Along with this week’s launch of iOS 11 came another big step for Apple’s mobile ambitions: Swift 4 has been officially released, and brings some interesting changes and additions, along with one glaring omission.
One key feature in Swift 4: strings have been re-imagined with speed and ease in mind. As the Swift team writes in its official blog posting about the release, it has “implementation that retains Unicode correctness and adds support for creating, using and managing substrings.” This includes a new literal for multi-line strings, too. Developers can now declare a triple-quote (“””) for paragraphs and other, longer text. Here’s an example:
let multilineString = “””
Multiple lines of text.
Developers can even use “quotes” in-line.
String interpolation works, too: 3 * 3
The closing triple-quote delimiter
Version 4.0 is also backwards-compatible with Swift 3.2, allowing developers to update modules as they see fit and continue using open-source libraries that may not have migrated yet.
Collections have also been tweaked. A new
swapAt function lets you quickly rearrange items in an array. The existing
swap( _: _: ) function will no longer work.
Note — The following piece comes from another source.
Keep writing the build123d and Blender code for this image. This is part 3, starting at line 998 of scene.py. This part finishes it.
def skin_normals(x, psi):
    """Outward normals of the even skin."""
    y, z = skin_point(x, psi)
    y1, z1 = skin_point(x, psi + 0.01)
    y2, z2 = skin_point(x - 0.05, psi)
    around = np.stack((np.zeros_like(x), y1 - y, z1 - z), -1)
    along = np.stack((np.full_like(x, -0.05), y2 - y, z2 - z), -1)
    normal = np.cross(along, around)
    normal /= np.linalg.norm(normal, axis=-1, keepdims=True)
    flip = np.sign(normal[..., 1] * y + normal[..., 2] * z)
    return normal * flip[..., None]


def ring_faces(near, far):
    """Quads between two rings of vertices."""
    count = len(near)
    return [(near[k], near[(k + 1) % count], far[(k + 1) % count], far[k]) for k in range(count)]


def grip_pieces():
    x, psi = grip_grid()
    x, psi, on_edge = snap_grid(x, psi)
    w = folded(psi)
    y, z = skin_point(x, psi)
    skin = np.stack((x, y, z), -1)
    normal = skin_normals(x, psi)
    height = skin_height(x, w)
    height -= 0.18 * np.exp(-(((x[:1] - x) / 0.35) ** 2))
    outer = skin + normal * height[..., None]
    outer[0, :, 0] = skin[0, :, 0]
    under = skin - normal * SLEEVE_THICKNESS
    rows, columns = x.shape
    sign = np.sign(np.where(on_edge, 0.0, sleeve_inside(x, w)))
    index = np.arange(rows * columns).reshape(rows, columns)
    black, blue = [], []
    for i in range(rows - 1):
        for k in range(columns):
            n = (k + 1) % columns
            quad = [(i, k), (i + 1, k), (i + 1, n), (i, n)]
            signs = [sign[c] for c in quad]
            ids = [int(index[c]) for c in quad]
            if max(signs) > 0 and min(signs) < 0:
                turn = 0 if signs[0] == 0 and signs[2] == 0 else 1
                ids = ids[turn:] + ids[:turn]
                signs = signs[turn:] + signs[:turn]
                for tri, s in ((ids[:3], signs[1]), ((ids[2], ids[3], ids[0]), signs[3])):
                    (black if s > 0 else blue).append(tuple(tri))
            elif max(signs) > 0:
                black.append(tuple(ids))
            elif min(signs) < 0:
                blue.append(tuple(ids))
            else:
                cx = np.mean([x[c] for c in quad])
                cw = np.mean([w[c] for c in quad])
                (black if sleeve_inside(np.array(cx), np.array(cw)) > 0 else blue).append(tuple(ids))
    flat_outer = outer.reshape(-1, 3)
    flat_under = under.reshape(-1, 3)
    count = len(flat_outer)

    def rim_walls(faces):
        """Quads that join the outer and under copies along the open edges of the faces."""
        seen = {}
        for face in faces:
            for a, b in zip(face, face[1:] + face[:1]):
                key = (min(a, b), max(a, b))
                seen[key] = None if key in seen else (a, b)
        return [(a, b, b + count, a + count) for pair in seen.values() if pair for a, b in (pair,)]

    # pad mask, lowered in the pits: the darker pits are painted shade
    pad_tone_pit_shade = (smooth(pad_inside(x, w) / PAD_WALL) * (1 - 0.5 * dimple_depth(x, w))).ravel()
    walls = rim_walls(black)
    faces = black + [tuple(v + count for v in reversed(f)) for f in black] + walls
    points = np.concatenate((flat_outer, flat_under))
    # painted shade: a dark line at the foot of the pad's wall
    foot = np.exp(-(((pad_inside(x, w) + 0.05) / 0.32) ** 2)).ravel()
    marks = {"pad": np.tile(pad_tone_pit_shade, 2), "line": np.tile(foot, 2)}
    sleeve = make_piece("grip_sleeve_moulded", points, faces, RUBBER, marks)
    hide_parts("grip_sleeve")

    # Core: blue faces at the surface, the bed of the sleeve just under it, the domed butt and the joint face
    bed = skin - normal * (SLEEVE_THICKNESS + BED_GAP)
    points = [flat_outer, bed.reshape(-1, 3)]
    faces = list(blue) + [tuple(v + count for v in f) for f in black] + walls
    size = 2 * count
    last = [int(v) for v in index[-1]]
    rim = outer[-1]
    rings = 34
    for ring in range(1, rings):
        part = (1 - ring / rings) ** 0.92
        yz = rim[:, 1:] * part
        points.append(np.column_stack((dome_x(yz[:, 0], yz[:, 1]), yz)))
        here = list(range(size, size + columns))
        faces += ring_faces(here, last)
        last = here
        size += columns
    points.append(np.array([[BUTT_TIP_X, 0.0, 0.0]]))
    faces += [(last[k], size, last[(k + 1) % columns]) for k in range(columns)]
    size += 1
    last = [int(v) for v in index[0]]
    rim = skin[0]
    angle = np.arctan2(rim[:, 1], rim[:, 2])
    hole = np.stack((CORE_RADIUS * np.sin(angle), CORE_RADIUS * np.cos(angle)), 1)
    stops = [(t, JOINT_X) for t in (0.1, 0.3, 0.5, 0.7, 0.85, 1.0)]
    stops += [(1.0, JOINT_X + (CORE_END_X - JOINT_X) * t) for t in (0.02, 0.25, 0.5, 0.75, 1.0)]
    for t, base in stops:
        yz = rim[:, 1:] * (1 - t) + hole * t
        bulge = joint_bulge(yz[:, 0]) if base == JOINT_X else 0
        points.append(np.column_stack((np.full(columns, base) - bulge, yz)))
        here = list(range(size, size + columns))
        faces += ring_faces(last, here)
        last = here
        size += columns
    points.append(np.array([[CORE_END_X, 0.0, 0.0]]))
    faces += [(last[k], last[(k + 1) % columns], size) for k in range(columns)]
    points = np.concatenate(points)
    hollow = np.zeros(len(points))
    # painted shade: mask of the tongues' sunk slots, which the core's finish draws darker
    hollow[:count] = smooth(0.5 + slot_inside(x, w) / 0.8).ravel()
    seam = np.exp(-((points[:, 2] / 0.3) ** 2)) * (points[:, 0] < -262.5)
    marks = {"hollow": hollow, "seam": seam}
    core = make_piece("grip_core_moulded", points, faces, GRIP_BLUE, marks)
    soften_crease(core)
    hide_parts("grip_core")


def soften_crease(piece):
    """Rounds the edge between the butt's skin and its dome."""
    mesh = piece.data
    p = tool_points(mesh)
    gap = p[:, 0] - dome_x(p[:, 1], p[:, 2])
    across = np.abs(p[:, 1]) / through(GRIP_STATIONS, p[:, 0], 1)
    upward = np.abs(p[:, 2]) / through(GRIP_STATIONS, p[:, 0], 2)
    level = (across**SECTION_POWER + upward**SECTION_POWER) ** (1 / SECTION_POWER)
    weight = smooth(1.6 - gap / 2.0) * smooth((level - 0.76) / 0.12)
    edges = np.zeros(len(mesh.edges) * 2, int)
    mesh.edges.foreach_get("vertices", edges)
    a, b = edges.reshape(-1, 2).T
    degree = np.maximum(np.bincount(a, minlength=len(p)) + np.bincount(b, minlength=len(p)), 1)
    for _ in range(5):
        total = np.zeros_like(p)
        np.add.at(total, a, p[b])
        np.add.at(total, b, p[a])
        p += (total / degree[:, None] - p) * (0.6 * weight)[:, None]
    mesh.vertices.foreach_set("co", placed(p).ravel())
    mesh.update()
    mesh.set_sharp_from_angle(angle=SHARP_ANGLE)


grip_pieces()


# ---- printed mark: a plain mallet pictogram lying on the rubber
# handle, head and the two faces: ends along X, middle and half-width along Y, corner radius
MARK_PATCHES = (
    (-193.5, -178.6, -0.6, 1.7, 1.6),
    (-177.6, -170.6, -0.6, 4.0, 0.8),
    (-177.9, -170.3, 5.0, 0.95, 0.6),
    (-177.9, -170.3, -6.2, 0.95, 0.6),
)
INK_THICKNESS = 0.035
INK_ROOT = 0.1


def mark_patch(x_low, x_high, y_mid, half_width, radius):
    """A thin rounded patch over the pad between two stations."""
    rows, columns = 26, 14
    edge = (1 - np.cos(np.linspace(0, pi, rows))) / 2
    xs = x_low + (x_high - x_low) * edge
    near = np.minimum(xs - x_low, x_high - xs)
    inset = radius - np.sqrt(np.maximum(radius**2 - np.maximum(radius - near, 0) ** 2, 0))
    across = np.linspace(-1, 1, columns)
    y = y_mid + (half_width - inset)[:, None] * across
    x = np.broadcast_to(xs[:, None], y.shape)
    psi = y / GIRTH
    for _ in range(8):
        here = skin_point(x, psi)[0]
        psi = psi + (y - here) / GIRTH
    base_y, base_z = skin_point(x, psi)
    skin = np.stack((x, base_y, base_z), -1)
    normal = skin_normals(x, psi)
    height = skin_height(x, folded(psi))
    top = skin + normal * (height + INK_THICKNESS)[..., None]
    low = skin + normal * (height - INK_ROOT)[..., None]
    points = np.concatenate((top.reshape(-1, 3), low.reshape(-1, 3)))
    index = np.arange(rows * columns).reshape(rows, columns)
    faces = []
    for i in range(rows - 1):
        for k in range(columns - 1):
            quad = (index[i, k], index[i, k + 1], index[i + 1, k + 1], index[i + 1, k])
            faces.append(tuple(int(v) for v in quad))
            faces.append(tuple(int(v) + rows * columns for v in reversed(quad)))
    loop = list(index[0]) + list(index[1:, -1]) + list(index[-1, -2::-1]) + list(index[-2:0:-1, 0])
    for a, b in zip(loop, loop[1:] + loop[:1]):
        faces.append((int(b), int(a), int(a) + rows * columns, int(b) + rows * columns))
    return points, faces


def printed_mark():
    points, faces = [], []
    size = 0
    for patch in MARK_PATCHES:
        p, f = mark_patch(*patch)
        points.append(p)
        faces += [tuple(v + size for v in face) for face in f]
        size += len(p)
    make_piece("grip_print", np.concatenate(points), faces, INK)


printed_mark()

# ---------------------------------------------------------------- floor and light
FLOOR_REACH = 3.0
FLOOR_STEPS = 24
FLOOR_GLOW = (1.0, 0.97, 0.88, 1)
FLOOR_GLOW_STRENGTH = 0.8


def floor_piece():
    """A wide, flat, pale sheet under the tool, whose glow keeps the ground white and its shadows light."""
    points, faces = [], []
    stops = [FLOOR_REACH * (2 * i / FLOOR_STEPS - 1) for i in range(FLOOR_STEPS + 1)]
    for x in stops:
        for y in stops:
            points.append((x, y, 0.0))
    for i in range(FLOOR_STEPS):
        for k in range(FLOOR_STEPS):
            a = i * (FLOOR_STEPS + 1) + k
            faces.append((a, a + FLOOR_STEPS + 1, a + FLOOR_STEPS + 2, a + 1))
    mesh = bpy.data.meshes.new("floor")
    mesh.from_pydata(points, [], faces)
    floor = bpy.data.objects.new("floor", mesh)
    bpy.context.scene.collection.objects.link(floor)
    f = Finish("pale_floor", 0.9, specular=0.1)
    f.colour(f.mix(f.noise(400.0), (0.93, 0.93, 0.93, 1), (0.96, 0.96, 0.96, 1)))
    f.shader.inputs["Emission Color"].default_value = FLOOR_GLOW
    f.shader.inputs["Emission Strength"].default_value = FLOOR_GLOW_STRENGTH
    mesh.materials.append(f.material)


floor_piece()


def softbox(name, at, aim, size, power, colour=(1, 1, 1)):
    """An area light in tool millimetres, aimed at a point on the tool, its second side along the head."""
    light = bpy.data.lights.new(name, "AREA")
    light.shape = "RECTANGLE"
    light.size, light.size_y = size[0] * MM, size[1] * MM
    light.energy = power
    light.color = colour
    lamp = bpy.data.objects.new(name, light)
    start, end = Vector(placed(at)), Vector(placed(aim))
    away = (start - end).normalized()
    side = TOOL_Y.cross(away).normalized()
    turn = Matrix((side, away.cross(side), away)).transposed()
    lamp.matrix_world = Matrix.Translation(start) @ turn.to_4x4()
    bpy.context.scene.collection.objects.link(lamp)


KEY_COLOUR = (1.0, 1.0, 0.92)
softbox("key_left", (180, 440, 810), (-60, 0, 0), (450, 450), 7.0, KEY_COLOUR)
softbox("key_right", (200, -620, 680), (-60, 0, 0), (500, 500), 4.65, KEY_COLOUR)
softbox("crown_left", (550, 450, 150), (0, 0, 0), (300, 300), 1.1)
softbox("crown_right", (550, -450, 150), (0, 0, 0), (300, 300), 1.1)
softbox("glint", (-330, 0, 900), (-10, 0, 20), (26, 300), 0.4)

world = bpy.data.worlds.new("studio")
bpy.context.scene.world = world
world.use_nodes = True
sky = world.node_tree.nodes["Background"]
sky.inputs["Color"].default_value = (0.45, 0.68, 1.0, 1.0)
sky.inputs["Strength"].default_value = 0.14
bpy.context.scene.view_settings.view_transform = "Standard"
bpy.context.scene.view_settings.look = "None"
Dictionaries and Set enhancements will allow for dictionary creation from sequenced key-value pairs, merging duplicate keys and a default for returning values on missing keys.
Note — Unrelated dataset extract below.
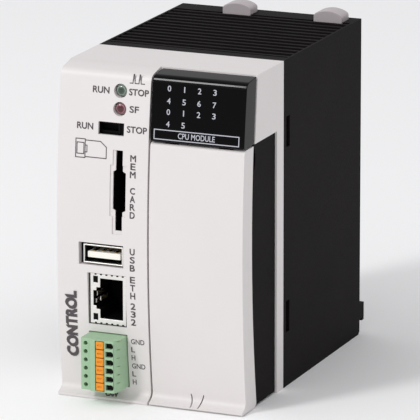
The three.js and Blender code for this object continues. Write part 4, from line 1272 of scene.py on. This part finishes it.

The package manager comes with all the Swift 4 APIs, which will be sandboxed on macOS. As the Swift team writes, it “prevents network access and file system modification, to help mitigate the effect of maliciously crafted manifests.” A new Package API lets packages specify new settings, giving authors more control over how they build.
The missing piece? Application Binary Interface (ABI) stability. The team has published a ‘manifesto’ outlining how it plans to get there, and a dashboard so developers can see where and when Swift ABI features stand in the grand scheme. We can get an idea of why ABI stability has eluded Swift, which is described as “Objective-C without the C.” From the manifesto:
Most platform vendors define a “standard ABI” which is used for C code and built on by C-family languages. Swift, however, is a very different language from C and has its own per-platform ABI.
This should arrive in Swift 5, though we’ll have to wait a full year for that to drop.